A local grocery used to make moist bran muffins; the label indicated that they used prune puree. But when they switched to more expensive 'designer' muffins, I sought to make my own. What I ended up doing was start with a pumpkin bread recipe, and replacing the flour with a mix of whole grain and nut flours, and reducing the sugar. I use for example half white whole wheat flour, and split the other half among ground almonds, oat and wheat bran. Rolled oats also work well.
Health food stores (and sections of groceries) might have wheat bran in their bulk grains section. Trader Joes sells a nice oat bran. I haven't bought all-bran cereal in years.
With your own quick bread or muffin recipe, you can easily add solids like chopped walnuts, raisins, and diced dates (usually sold with an oat flour coating to reduce sticking), as well as flavors like molasses, ginger, cinnamon, etc.

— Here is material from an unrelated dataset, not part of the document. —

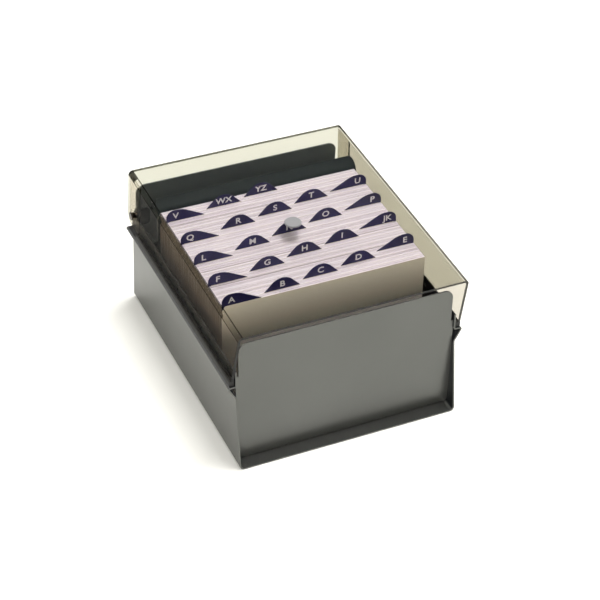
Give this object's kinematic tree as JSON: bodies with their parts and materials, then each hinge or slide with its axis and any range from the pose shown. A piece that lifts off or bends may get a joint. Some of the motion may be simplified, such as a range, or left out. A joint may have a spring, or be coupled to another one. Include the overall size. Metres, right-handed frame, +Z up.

Fruit and vegetable purees give breads like this a moist texture. Think for example of banana bread. Canned pumpkin works well, as does cooked and mashed hard squash of your choice. Sweet potato also works. With purees the fat (butter, oil) can be reduced, even omitted.
all fruit puree is "sugar with a bit of added fiber." but the particularly high sugar content of dates is precisely why i said you can cut back on any other added sugar in the recipe ;)
i love the flavor of date molasses but it's expensive, and not all that easy to get your hands on unless you have access to a good specialty or Middle Eastern market.
Our family has tried several Bran Muffin recipes and always come back to our tried-and-true, as found on the side of the Quaker Unprocessed Bran box.
Recipe as follows, my notes in parentheses and following the recipe.
UNPROCESSED BRAN BRAN MUFFINS
1/4 Cup vegetable shortening (note: Crisco. We often did an 1/8 C Crisco, 1/8 C Applesauce)
1/4 Cup firmly packed brown sugar
2/3 Cup milk
1/4 Cup molasses (Note: brands do seem to make a difference. We will use only "Grandma's Unsulphered")
1 Cup all purpose flour
1 Cup Quaker Unprocessed Bran
1 tablespoon baking powder
1/4 teaspoon salt
Beat together shortening and sugar until light and fluffy. Blend in milk, egg, and molasses. Add combined dry ingredients, mixing just until dry ingredients are moistened. Fill 12 medium-sized greased muffin cups 2/3 full. Bake in pre-heated hot oven (400 degrees F) about 15 minutes. Makes 1 dozen muffins.
(My notes, again: I calculated per muffin, 97 calories, 5 gr. fat, 1.85 gr of fiber. If substituting 1/8 Cup applesauce, 79+ calories, 3 gr fat, 1.9 gr fiber. I'm sure at some point we have experimented with adding a 1/2 of a mashed banana or something to get "Banana Bran Muffins," but I will leave that leap to your creativity. Enjoy!!!)
I make these by the double batch and stash them in the freezer. A minute in the microwave and breakfast is ready. They are just lightly sweet and very moist, but be careful not to overbake. I keep powdered buttermilk on hand so I never have to worry about having/buying/tossing out cartons of fresh.
1/3c. sugar or other sweetener
1c. mashed ripe banana
1c. unprocessed wheat bran
1/4c. coconut, canola or other oil
1 1/4c. whole wheat flour
1/2c. AP flour
1T. ground flax
1 1/2 t. baking powder
1/2 t. baking soda
1/2 t. cinnamon
1/4 t. salt
1c. berries (I use the frozen mixed berries from Costco or fresh when in season)
nuts if desired
Whisk eggs to break up, then add sugar, banana, buttermilk, oil and vanilla. Add wheat bran and let sit a minute or two to soften. Add dry ingredients and mix well. Fold in berries.
Portion into muffin cups and bake at 375F for 20-25 minutes.
adapted from Eating Well
My Darigold canister of dry buttermilk says 4T to 1c water.
As long as it is dept dry and powdery, it can be added to the dry ingredients, and water added to the wet. No need to reconstitute it first.
In a recipe like this, using a fruit puree (which is somewhat acidic), and both baking powder and baking soda, the amount of buttermilk powder is not critical
I will be looking at postings. A good bran muffin is very hard to find. I am quite a good baker but never like any bran muffin I make. In particular I dislike the muffins made with Bran cereal. I like a moist bran muffin that is not heavy. Hope to see if you have luck getting a good recipe.
Does anyone remember the bran muffins that The Great Canandian Soup Company made (in the 80's) ? The absolutely BEST bran muffins ever!
They were moist, light, fluffy, slight hint of molasses. I would give anything for a recipe that came close .
Any Canadians out there who might be able to help?